Once your comfortable reading SQL put it into practice! Check out this SQL Game and try to complete the exercises.

Introduction to Webscraping

People web scrape for various reasons. The most common one is to extract data from websites that do not offer an API. APIs dedicated to delivering data are generally more stable and provide data in a consistent format.

Web scraping enables you to extract data from websites, enhancing your existing datasets.

It’s one of the many tools you can use to explore different correlations.

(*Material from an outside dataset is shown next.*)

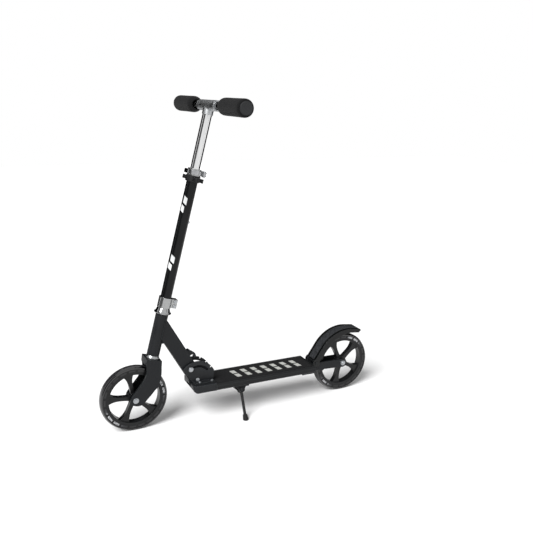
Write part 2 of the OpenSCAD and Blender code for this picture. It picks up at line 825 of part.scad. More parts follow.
// Casting that closes the deck's front end; its slot clears the turning knuckle
// Casting with a rounded front and rounded front corners
module nose_block() {
    r = 12;
    corner_r = 14;
    y0 = nose_w / 2 - corner_r;
    color("#2e2f31") difference() {
        intersection() {
            side_plate(-nose_w / 2, nose_w / 2) polygon(concat(
                [[deck_x1, nose_z1], [deck_x1, deck_low]],
                arc(nose_x1 - r, deck_low + r, r, -90, 0, 8),
                arc(nose_x1 - 4, nose_z1 - 4, 4, 0, 90, 4)));
            translate([0, 0, deck_low - cut]) linear_extrude(deck_t + nose_rise + 2 * cut)
                polygon(concat([[deck_x1 - cut, nose_w / 2 + cut], [deck_x1 - cut, -nose_w / 2 - cut],
                    [nose_x1 - corner_r, -nose_w / 2 - cut]],
                    arc(nose_x1 - corner_r, -y0, corner_r + 0.1, -90, 0, 8),
                    arc(nose_x1 - corner_r, y0, corner_r + 0.1, 0, 90, 8),
                    [[nose_x1 - corner_r, nose_w / 2 + cut]]));
        }
        at_fold() along_y(-slot_half, slot_half, knuckle_r + 1.5);
        translate([pivot_x, -slot_half, deck_low + floor_t])
            cube([nose_front + cut, 2 * slot_half, deck_t]);
    }
}

plate_screw_y = plate_half + plate_t + 9;
foot_out = plate_screw_y + 8;
foot_t = 4;
screw_x = [pivot_x - nose_back + 9, pivot_x - 4];

// Outline of the curved slot, with its half width w; the lock bolt rests in its front end
function slot_points(w) = let(
        a0 = down_angle,
        a1 = down_angle + fold_angle)
    concat(arc(0, 0, lock_r + w, a0, a1, 40),
        arc(lock_r * cos(a1), lock_r * sin(a1), w, a1 + 10, a1 + 170, 12),
        arc(0, 0, lock_r - w, a1, a0, 40),
        arc(lock_r * cos(a0), lock_r * sin(a0), w, a0 + 190, a0 + 350, 12));

// Sector plate with a notched rim, a curved slot for the lock bolt and a foot on the nose block
module hinge_plate() {
    low = nose_z1 - pivot_z;
    back = -plate_r + 1;
    slot_w = lock_d / 2 + 0.35;
    color("#303133") {
        difference() {
            union() {
                at_fold() side_plate(plate_half, pivot_half) polygon(concat(
                    arc(0, 0, plate_r, 41, 160, 24),
                    [[back + 7, low], [13, low]]));
                translate([pivot_x + back + 7, plate_half, nose_z1])
                    cube([13 - back - 7, foot_out - plate_half, foot_t]);
            }
            at_fold() {
                along_y(0, pivot_half + cut, pivot_d / 2);
                for (a = [116, 142]) rotate([0, -a, 0]) translate([plate_r - 5, 0, -3])
                    cube([7, pivot_half + cut, 6]);
                side_plate(0, pivot_half + cut) polygon(slot_points(slot_w));
            }
            for (x = screw_x) translate([x, plate_screw_y, nose_z1 - cut])
                cylinder(d = 5, h = foot_t + 2 * cut, $fn = small_fn);
        }
    }
}

module hinge_plate_left() { hinge_plate(); }
module hinge_plate_right() { mirror([0, 1, 0]) hinge_plate(); }

module plate_screws() {
    color("silver") mirrored_y() for (x = screw_x) translate([x, plate_screw_y, nose_z1 + foot_t]) {
        translate([0, 0, -foot_t]) cylinder(d = 5, h = foot_t, $fn = small_fn);
        cylinder(r = 4.5, h = 2, $fn = small_fn);
        translate([0, 0, 2]) cylinder(r = 3, h = 1, $fn = small_fn);
    }
}

module fold_pivot_bolt() {
    color("silver") at_fold() cross_bolt(pivot_half, pivot_d, 6, 4.5);
}

// ---- rear end ----

cross_t = 5;
cross_len = 44;
rear_screw_y = 38;
rear_screw_x = [12, 32];
arm_end_r = 14;
pin_ear_r = 9;
tie_t = 7;
tie_h = 16;

module arm_outline() {
    x1 = deck_rear + cross_len;
    top = deck_low - wheel_r;
    high = arm_z + arm_h / 2 - wheel_r;
    low = min(arm_z - arm_h / 2 - wheel_r, top - cross_t);
    polygon(concat(
        arc(0, 0, arm_end_r, 75, 265, 12),
        [[deck_rear - 2, low], [x1, top - cross_t], [x1, top], [deck_rear - 0.5, top],
         [deck_rear - 0.5, high], [deck_rear - 55, high]]));
}

// Two arms joined by a cross plate that is screwed under the deck
module rear_fork() {
    low = deck_low - cross_t;
    color("#2b2b2d") difference() {
        union() {
            at_rear_axle() mirrored_y() side_plate(arm_half, arm_out) arm_outline();
            at_fender_pin() mirrored_y() along_y(arm_half, arm_out, pin_ear_r);
            translate([deck_x0 - 1, -deck_w / 2 + 6, low])
                cube([cross_len + 1, deck_w - 12, cross_t]);
            translate([deck_x0 - 0.5 - tie_t, -arm_out, low]) cube([tie_t, 2 * arm_out, tie_h]);
        }
        at_rear_axle() along_y(-arm_out - cut, arm_out + cut, axle_d / 2);
        at_fender_pin() along_y(-arm_out - cut, arm_out + cut, fender_pin_d / 2, small_fn);
        for (x = rear_screw_x) mirrored_y() translate([deck_x0 + x, rear_screw_y, low - cut])
            cylinder(d = 5, h = cross_t + 2 * cut, $fn = small_fn);
    }
}

module rear_fork_screws() {
    low = deck_low - cross_t;
    color("silver") mirrored_y() for (x = rear_screw_x) translate([deck_x0 + x, rear_screw_y, low]) {
        cylinder(d = 5, h = cross_t, $fn = small_fn);
        translate([0, 0, -2]) cylinder(r = 4.5, h = 2, $fn = small_fn);
    }
}

fender_pin_d = 6;
fender_play = 0.08;
fender_side = arm_out + gap;
fender_half = fender_side + fender_t;
fender_r = wheel_r + fender_gap;
leg_angle = 34;
tail_angle = 98;
leg_len = 50;
tail_len = 31;
tail_roll_r = 4;
tail_skirt = 9;

// Point i of the fender's side outline at distance d outside its inner face:
// 0 is the leg's lower end, 1 to last - 1 the arch, and last the tail's end
arch_steps = 18;
last = arch_steps + 2;

function fender_point(i, d) = let(
        a = leg_angle + (tail_angle - leg_angle) * min(max(i - 1, 0), arch_steps) / arch_steps,
        on_arch = [-arch_back, arch_up] + (fender_r + d) * [cos(a), sin(a)])
    i == 0 ? on_arch + leg_len * [sin(a), -cos(a)]
    : i == last ? on_arch + tail_len * [-sin(a), cos(a)] : on_arch;

function skirt_depth(i) = i < 12 ? skirt_h : skirt_h + (tail_skirt - skirt_h) * (i - 11) / (last - 11);

module at_fender_pin() { translate([rear_x + fender_pivot_x, 0, fender_z]) children(); }

// Where the skirts' lower ends meet the bosses, measured from the rear axle
fender_foot_out = fender_point(0, fender_t);
fender_foot_in = fender_point(0, -skirt_h);

// Arched sheet with side skirts, a rolled tail, and a boss on each side for the pin
module fender() {
    pin = [fender_pivot_x, fender_z - wheel_r];
    roll = fender_point(last, fender_t - tail_roll_r);
    color("#262729") difference() {
        union() {
            at_rear_axle() {
                side_plate(-fender_half, fender_half) polygon(concat(
                    [for (i = [0 : last]) fender_point(i, fender_t)],
                    [for (i = [last : -1 : 0]) fender_point(i, 0)]));
                mirrored_y() side_plate(fender_side, fender_half) {
                    polygon(concat([for (i = [0 : last]) fender_point(i, 0.5)],
                        [for (i = [last : -1 : 0]) fender_point(i, -skirt_depth(i))]));
                    polygon([fender_foot_out, fender_foot_in, pin + [-boss_r, 0], pin + [boss_r, 0]]);
                }
                translate([roll[0], 0, roll[1]]) along_y(-fender_half, fender_half, tail_roll_r, small_fn);
            }
            at_fender_pin() mirrored_y() along_y(fender_side, fender_half, boss_r);
        }
        at_fender_pin()
            along_y(-fender_half - cut, fender_half + cut, fender_pin_d / 2 + fender_play, small_fn);
    }
}

module fender_pin() {
    color("silver") at_fender_pin() cross_bolt(fender_half + 0.2, fender_pin_d, 5, 3);
}

pad_half = 11;
pad_span = [78, 102];
tread_room = 0.4;

// Block under the arch; its lower face fits the tyre when the fender is trodden down
module fender_brake_pad() {
    pin = [fender_pivot_x, fender_z - wheel_r];
    pressed = pin - [pin[0] * cos(brake_turn) + pin[1] * sin(brake_turn),
        pin[1] * cos(brake_turn) - pin[0] * sin(brake_turn)];
    color("gray") at_rear_axle() side_plate(-pad_half, pad_half) polygon(concat(
        arc(-arch_back, arch_up, fender_r, pad_span[0], pad_span[1], 6),
        arc(pressed[0], pressed[1], wheel_r + tread_room, pad_span[1] + 3, pad_span[0] - 3, 8)));
}

// ---- kickstand ----

kick_pin_d = 6;
kick_play = 0.08;
kick_half = 7;
kick_cheek = 3;

module at_kick() { translate([kick_x, kick_side, kick_z]) rotate([kick_splay, 0, 0]) children(); }

leg_run = kick_z / (cos(kick_splay) * cos(kick_rake));
leg_tip = 4;
foot_at = [kick_x + leg_run * sin(kick_rake), kick_side + leg_run * cos(kick_rake) * sin(kick_splay), 0];

module along_leg() { at_kick() rotate([0, -kick_rake, 0]) children(); }

// Two cheeks hung from a plate under the deck
module kickstand_bracket() {
    y1 = kick_half + gap;
    plate_t = 4;
    color("#232426") difference() {
        union() {
            intersection() {
                at_kick() mirrored_y() {
                    along_y(y1, y1 + kick_cheek, 9);
                    side_plate(y1, y1 + kick_cheek)
                        polygon([[-8.9, 0], [0, -4], [8.9, 0], [24, 15], [24, 34], [-20, 34], [-20, 15]]);
                }
                translate([kick_x - 60, 0, kick_z - 20])
                    cube([140, deck_w / 2, deck_low - kick_z + 20 - plate_t + gap]);
            }
            translate([kick_x - 22, kick_side - 22, deck_low - plate_t]) cube([48, 34, plate_t]);
        }
        at_kick() along_y(-20, 20, kick_pin_d / 2, small_fn);
    }
}

module kickstand_bolt() {
    color("silver") at_kick() cross_bolt(kick_half + gap + kick_cheek, kick_pin_d, 5.5, 3.5);
}

module kickstand_leg() {
    color("#232426") difference() {
        union() {
            at_kick() along_y(-kick_half, kick_half, 8, small_fn);
            along_leg() translate([0, 0, -leg_run + leg_tip])
                cylinder(d = leg_d, h = leg_run - leg_tip, $fn = small_fn);
        }
        at_kick() along_y(-20, 20, kick_pin_d / 2 + kick_play, small_fn);
    }
}

// Rubber shoe: a flat round sole and a sleeve on the leg's end
module kickstand_foot() {
    color("#18181a") difference() {
        hull() {
            translate(foot_at) cylinder(r = leg_d / 2 + 4, h = 3, $fn = small_fn);
            along_leg() translate([0, 0, -leg_run + 14])
                cylinder(r = leg_d / 2 + 2, h = 3, $fn = small_fn);
        }
        along_leg() translate([0, 0, -leg_run + leg_tip]) cylinder(d = leg_d, h = leg_run, $fn = small_fn);
    }
}

deck();
griptape();
nose_block();
hinge_plate_left();
hinge_plate_right();
plate_screws();
fold_pivot_bolt();
rear_fork();
rear_fork_screws();
rear_axle();
kickstand_bracket();
kickstand_bolt();
kickstand_leg();
kickstand_foot();
fender();
fender_pin();
fender_brake_pad();
down_tube();
head_tube();
lower_bearing();
upper_bearing();
lock_bolt();
latch_hook();
latch_pin();
fork();
steerer();
fork_race();
headset_ring();
headset_spacer();
lower_clamp();
clamp_bolts();
steering_tube();
upper_clamp();
clamp_skewer();
clamp_lever();
bar_holder();
front_axle();
inner_stem();
tee_piece();
bar_left();
bar_right();
grip_left();
grip_right();
grip_plug_left();
grip_plug_right();
front_tyre();
front_wheel_core();
front_bearings();
front_spacers();
front_reflectors();
rear_tyre();
rear_wheel_core();
rear_bearings();
rear_spacers();
rear_reflectors();
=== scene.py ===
import json
import math

import bpy
from mathutils import Matrix, Vector


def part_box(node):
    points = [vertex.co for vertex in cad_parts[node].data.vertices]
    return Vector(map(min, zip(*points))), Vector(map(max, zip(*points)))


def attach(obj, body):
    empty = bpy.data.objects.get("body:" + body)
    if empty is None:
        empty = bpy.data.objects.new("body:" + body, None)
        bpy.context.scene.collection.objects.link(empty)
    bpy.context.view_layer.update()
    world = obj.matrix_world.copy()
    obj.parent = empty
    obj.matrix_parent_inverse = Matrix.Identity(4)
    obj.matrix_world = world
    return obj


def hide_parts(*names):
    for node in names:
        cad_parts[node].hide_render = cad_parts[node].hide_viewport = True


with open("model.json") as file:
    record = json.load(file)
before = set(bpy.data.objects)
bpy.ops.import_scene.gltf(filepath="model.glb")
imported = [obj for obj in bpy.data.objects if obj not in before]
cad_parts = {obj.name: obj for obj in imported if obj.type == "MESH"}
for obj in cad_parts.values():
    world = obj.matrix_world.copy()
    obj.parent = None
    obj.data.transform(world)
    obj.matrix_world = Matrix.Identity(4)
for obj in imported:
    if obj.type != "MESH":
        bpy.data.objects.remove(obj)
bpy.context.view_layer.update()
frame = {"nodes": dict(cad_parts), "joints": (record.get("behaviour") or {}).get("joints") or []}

MM = 0.001
NODES = frame["nodes"]


# ---- small helpers ----

def linear(hex_colour):
    """The linear colour that a shader works in, from an sRGB hex value."""
    parts = [int(hex_colour[i:i + 2], 16) / 255 for i in (1, 3, 5)]
    return [p / 12.92 if p <= 0.04045 else ((p + 0.055) / 1.055) ** 2.4 for p in parts] + [1.0]


def fine(size):
    """The texture scale whose features are this many millimetres across."""
    return 1000.0 / size


def add_node(tree, kind, inputs=(), **settings):
    """Adds a node with its settings. inputs gives each socket a value, or the node or
    socket it is fed from."""
    node = tree.nodes.new("ShaderNode" + kind)
    for name, value in settings.items():
        setattr(node, name, value)
    for key, value in dict(inputs).items():
        if isinstance(value, bpy.types.Node):
            value = value.outputs[0]
        if isinstance(value, bpy.types.NodeSocket):
            tree.links.new(value, node.inputs[key])
        else:
            node.inputs[key].default_value = value
    return node


def new_material(name, colour, metallic, roughness, **sockets):
    """A material with one shader, whose even values sit on the shader's own sockets."""
    material = bpy.data.materials.new(name)
    material.use_nodes = True
    tree = material.node_tree
    shader = tree.nodes["Principled BSDF"]
    shader.inputs["Base Color"].default_value = linear(colour)
    shader.inputs["Metallic"].default_value = metallic
    shader.inputs["Roughness"].default_value = roughness
    for socket, value in sockets.items():
        shader.inputs[socket.replace("_", " ")].default_value = value
    return material, tree, shader


def feed(tree, shader, socket, source):
    """Joins a node's first output, or the given output, to a socket of the shader."""
    if isinstance(source, bpy.types.Node):
        source = source.outputs[0]
    tree.links.new(source, shader.inputs[socket])


def place(tree):
    """Object coordinates: the piece's own place, in metres."""
    return add_node(tree, "TexCoord").outputs["Object"]


def ramp(tree, factor, stops):
    """A ramp from (place, hex colour) pairs."""
    node = add_node(tree, "ValToRGB", {"Fac": factor})
    points = node.color_ramp.elements
    while len(points) < len(stops):
        points.new(0.5)
    for point, (where, colour) in zip(points, stops):
        point.position = where
        point.color = linear(colour)
    return node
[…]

Here is my current project and a fun project that someone else did: covid yankee candle reviews

Python Snippet for Webscraping:

import requests
import pandas as pd
from bs4 import BeautifulSoup
# URL to scrape
url = 'https://www.scrapethissite.com/pages/forms/'

# Send HTTP request
response = requests.get(url)
response.raise_for_status()

# Parse the HTML content
soup = BeautifulSoup(response.content, 'html.parser')

# Find the table
table = soup.find('table')

# Extracting table data
table_data = []
headers = []

# Extract headers
for th in table.find_all('th'):
    headers.append(th.text.strip())

# Extract rows
for row in table.find_all('tr')[1:]:  # Skipping the header row
    cols = row.find_all('td')
    cols = [ele.text.strip() for ele in cols]
    table_data.append(cols)

# Create DataFrame
df = pd.DataFrame(table_data, columns=headers)

df.head() 

# you can also use pandas to read html - pd.read_html(url) I have not tested this so beware..

Tips about webscraping:

  • For real-world sites, you will need to use developer tools to find the correct HTML tags.
  • Include headers in your request to avoid getting blocked.
  • Use a proxy if you are scraping a large amount of data. Respect the website and avoid overloading it with requests.
  • Use Selenium if you need to interact with the website, especially when sites use JavaScript to load data.